Tuesday, April 5, 2011

Notable Share Transactions

ATLANTA, April 5, 2011 /PRNewswire/ -- RPC, Inc. announced today that during the quarter ended March 31, 2011 it purchased 810,377 shares under its share repurchase program.


Tuesday, December 14, 2010

Research
We have closed our trading position in RES shares.

On October 27, 2010, we took a short-term trading position in RES @ $16.48 (split adjusted).  The stock is currently trading at $20.34 and reached a high of $22.58.


Monday, November 1, 2010

Research

On October 27, 2010, we took a short-term trading position in RES @ $24.72 ($16.48 split adjusted) 

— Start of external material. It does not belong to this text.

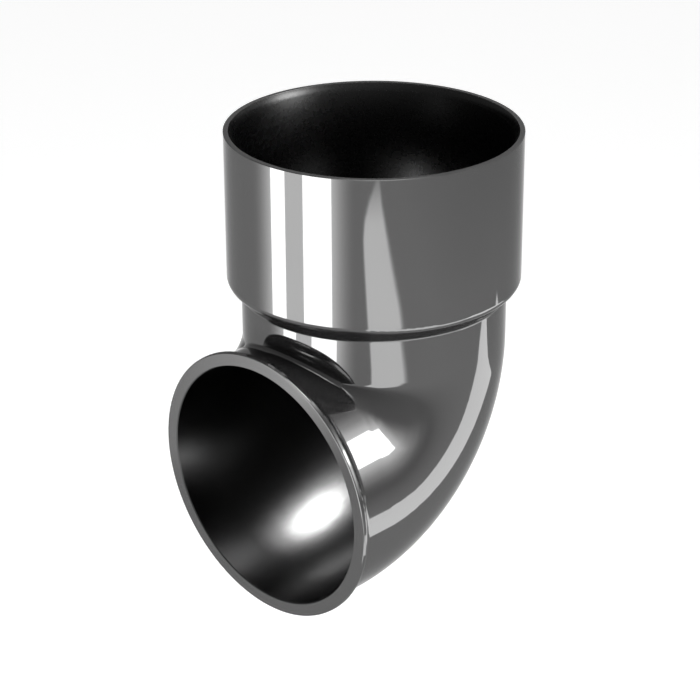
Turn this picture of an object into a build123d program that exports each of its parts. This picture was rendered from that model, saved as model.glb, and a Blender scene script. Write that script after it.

  • Beats analyst estimates
  • Has a great one year chart

    res one year chart

  • Demand for its products should increase as the U.S. economy improves
  • 2011 EPS are expected to grow over 50%
  • Analyst estimates indicate that EPS is expected to grow at least 70.0% for the next three quarters.
  • Has a P/E of 10.27 on 2011 EPS estimates $2.21
  • Announced a 3 for 2 stock split
  • Increases dividend

The stock has pulled back since the release of earnings on October 27, 2010.  We are willing to hang on a little bit longer. We believe the news of the stock split will give the stock some support. We have added to our position at lower prices.